Pero la verdadera seña de identidad del estilo de canto de Jordi, sustentando en estos tres pilares técnicos mencionados, es la morbidez del fraseo, la enorme riqueza de matices con los que cincela la interpretación de cada pieza. Es verdad que un estilo tan obsesionado con el detalle y el matiz corre el riesgo de caer a veces en el amaneramiento, en la ralentización y en la exageración, como alguna vez le pasaba a Kraus y como me pareció que le sucedió a Jordi en, por ejemplo, el Lamento de Federico o en Flor roja, donde tanta búsqueda de inflexiones y de filados desdibujaba un tanto la línea conjunta de la música. Con todo, hoy es difícil encontrar un tenor capaz de sacarle tanto partido y de descubrir nuevos recovecos expresivos en piezas como Tombe degli avi miei o Por el humo se sabe dónde está el fuego, los dos mejores momento de la noche junto con el bis de Una furtiva lagrima. Esa capacidad expresiva, fundamentada en un riquísima paleta de dinámicas, le permite sacar oro de piezas ligeras como las de Le chanteur de Mexico, toda una maravilla de encanto y de buen gusto; o de momento íntimos como la Canción al árbol del olvido, toda una lección de vocalización y de legato.

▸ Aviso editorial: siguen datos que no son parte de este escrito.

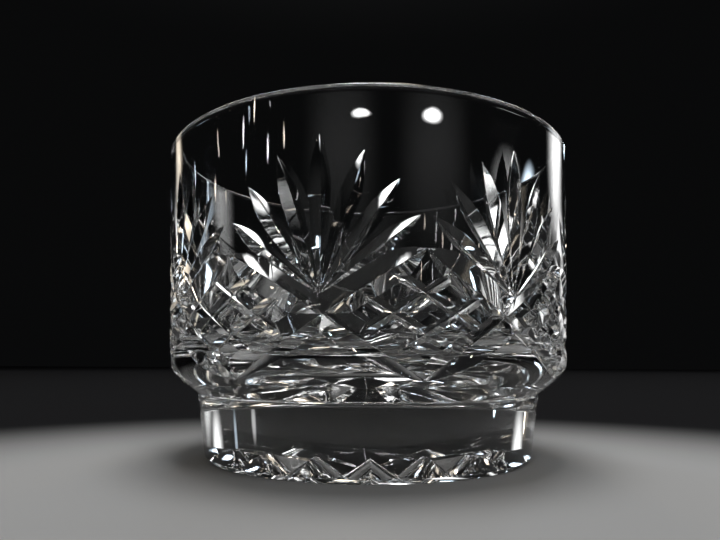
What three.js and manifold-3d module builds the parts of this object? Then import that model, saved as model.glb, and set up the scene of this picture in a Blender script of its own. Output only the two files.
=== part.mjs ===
// Footed cut-crystal bowl: a straight-sided bowl joined to a thick glass foot.
// Millimetres, +Z up. The origin is the centre of the ring that the foot stands on.
// Angles run round the axis from -Y towards +X, and a fan faces -Y.

import * as THREE from 'three';
import { mergeVertices } from 'three/addons/utils/BufferGeometryUtils.js';
import Module from 'manifold-3d';

const wasm = await Module();
wasm.setup();

const radians = THREE.MathUtils.degToRad;

// Bowl body
const RIM_DIAMETER = 203;
const BOWL_HEIGHT = 116; // from the top of the foot to the rim
const RIM_WALL = 5.5;
const RIM_ROUND = 1.6;
const SHOULDER_DIAMETER = 192.6; // where the wall and the underside would meet in a sharp corner
const SHOULDER_ROUND = 14;
const UNDERSIDE_SLOPE = radians(36);
const LOWER_WALL = 8.5;
const FLOOR_THICKNESS = 12;
const FLOOR_DISH = 1.5; // how far the floor sinks from its edge to its centre
const FLOOR_CORNER = 14;

// Foot
const FOOT_HEIGHT = 30;
const FOOT_TOP_DIAMETER = 167;
const FOOT_BASE_DIAMETER = 158;
const FOOT_EDGE_ROUND = 1;
const FOOT_BASE_BEVEL = 2;
const STANDING_RING_WIDTH = 6;
const BASE_HOLLOW = 1.2; // how far the ground underside lies above the standing ring

// Cut pattern on the wall, with heights from the top of the foot
const REPEATS = 8;
const CROSSING_HEIGHT = 31.5;
const DIAMOND_RISE = 23.2; // from the side corners of a diamond to its top and bottom
const MITRE_WIDTH = 11.6;
const MITRE_DEPTH = 4.1;
const MITRE_RUNOUT = 15; // length over which the wheel leaves the glass at each end
const MITRE_OVERRUN = 8; // how far it runs on past a diamond's foot, where the shoulder falls away
const GROOVE_WIDTH = 4;
const GROOVE_DEPTH = 1.5;
const GROOVE_SPACING = 12.4;
const GROOVES_EACH_WAY = 2;
const FAN_LEAVES = 7;
const FAN_LENGTH = 58.4; // length of the middle leaf
const LEAF_STEP = 4.1; // how much shorter each leaf is than its inner neighbour
const LEAF_ANGLE = radians(17.3); // between neighbouring leaves
const LEAF_WIDTH = 8.2;
const LEAF_DEPTH = 2.8;
const LEAF_WIDEST = 0.64; // share of a leaf's length from the apex to its widest place
const LEAF_FULLNESS = 0.6; // below 1 the leaf fills out early on its way there

// Star cut under the foot
const STAR_RAYS = 16;
const STAR_RAY_WIDTH = 20.4; // a little more than its share of the circle, so that neighbours meet in a ridge
const STAR_DEPTH = 7.5;
const STAR_RUNOUT = 22; // length over which a ray arches down to its tip

// Facets
const ROUND_SEGMENTS = 64;
const CORNER_STEPS = 5;
const EDGE_STEPS = 3;
const DISH_STEPS = 3;
const CUT_STEPS = 7;
const LEAF_STEPS = 3;
const TIP_STEPS = 3;
const STAR_STEPS = 3;
const CUTTER_LIFT = 1.5; // how far a cutter stands out of the glass

const rimRadius = RIM_DIAMETER / 2;
const shoulderRadius = SHOULDER_DIAMETER / 2;
const footTopRadius = FOOT_TOP_DIAMETER / 2;
const rimHeight = FOOT_HEIGHT + BOWL_HEIGHT;
const crossingHeight = FOOT_HEIGHT + CROSSING_HEIGHT;
const shoulderHeight = FOOT_HEIGHT + (shoulderRadius - footTopRadius) * Math.tan(UNDERSIDE_SLOPE);

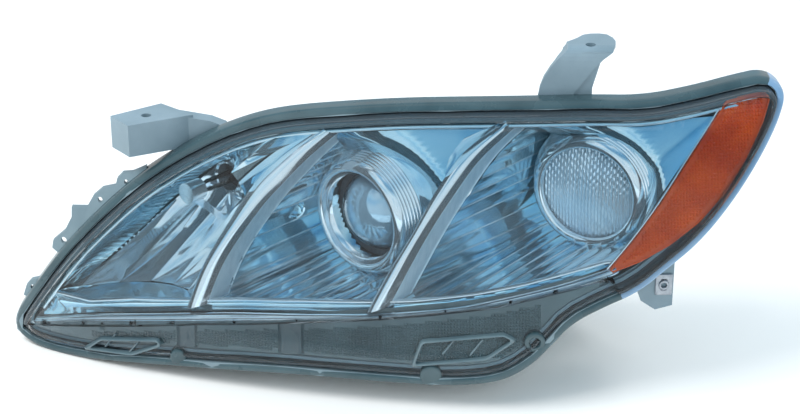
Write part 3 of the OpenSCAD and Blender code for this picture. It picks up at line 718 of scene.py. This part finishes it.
def side_wall(build, line, back, off, beads=None):
    """Wall that runs straight back from a blade's edge, in hollow planks parted by fine beads."""
    length = sum((Vector(b) - Vector(a)).length for a, b in zip(line, line[1:]))
    planks = length / PLANK
    rows = []
    for i in range(97):
        t = i / 96
        hollow = HOLLOW * abs(math.sin(math.pi * t * planks)) if beads else 0
        rows.append([wall_point(line, t, j / 8, back, off) - Vector((hollow * (1 - j / 8), 0, 0))
                     for j in range(9)])
    build.grid(rows)
    if beads:
        for k in range(1, int(planks) + 1):
            path = [wall_point(line, k / planks, j / 8, back, off) for j in range(9)]
            beads.bead(path, (1, 0, 0.4), 0.55, 6)


def wall_point(line, t, s, back, off):
    """Point of a side wall, which bends clear of the housing's step towards the rear."""
    p = along(line, t)
    y = face_y(p.x, p.y, off)
    limit = STEP_TURN_X if back == TURN_BACK else STEP_LOW_X
    return Vector((p.x + max(0, limit - p.x) * smoothstep(s * 1.25), y + (back - y) * s, p.y))


def ring_centre(node):
    low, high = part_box(node)
    return (low + high) / 2 * 1000 + BOLT


def high_bowl(x, z):
    """Y of the high beam reflector."""
    return HIGH_VERTEX.y - ((x - HIGH_VERTEX.x) ** 2 + (z - HIGH_VERTEX.z) ** 2) / (4 * HIGH_FOCAL)


HIGH_BORDER = [
    (-300, -113), (-294, -98), (-270, -68), (-248, -46), (-216, -17), (-180, 7), (-146, 25), (-116, 36),
    (-88, 43),
]
HIGH_LEAD = [
    (-251, -104), (-244, -84), (-236, -66), (-224, -43), (-201, -17), (-173, 1), (-149, 11), (-134, 15),
    (-120, 18.5),
]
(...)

Para culminar la noche, Jordi tuvo a su lado a otro enorme artista. Rubén Fernández Aguirre es mucho más que un acompañante. Es, ante todo, un gran músico capaz de orientar a los cantantes sobre la manera de abordar cada pieza y cada pasaje. Y como pianista sobresale por lo detallista de su interpretación, por la riqueza de matices de su interpretación (los ritmos sincopados, por ejemplo, fueron perfectos) y por la riqueza de color que consigue del piano en, por ejemplo, las piezas de Turina o de Ginastera. Un espontáneo del público lo resumió a la perfección: ¡Olé los pianistas buenos!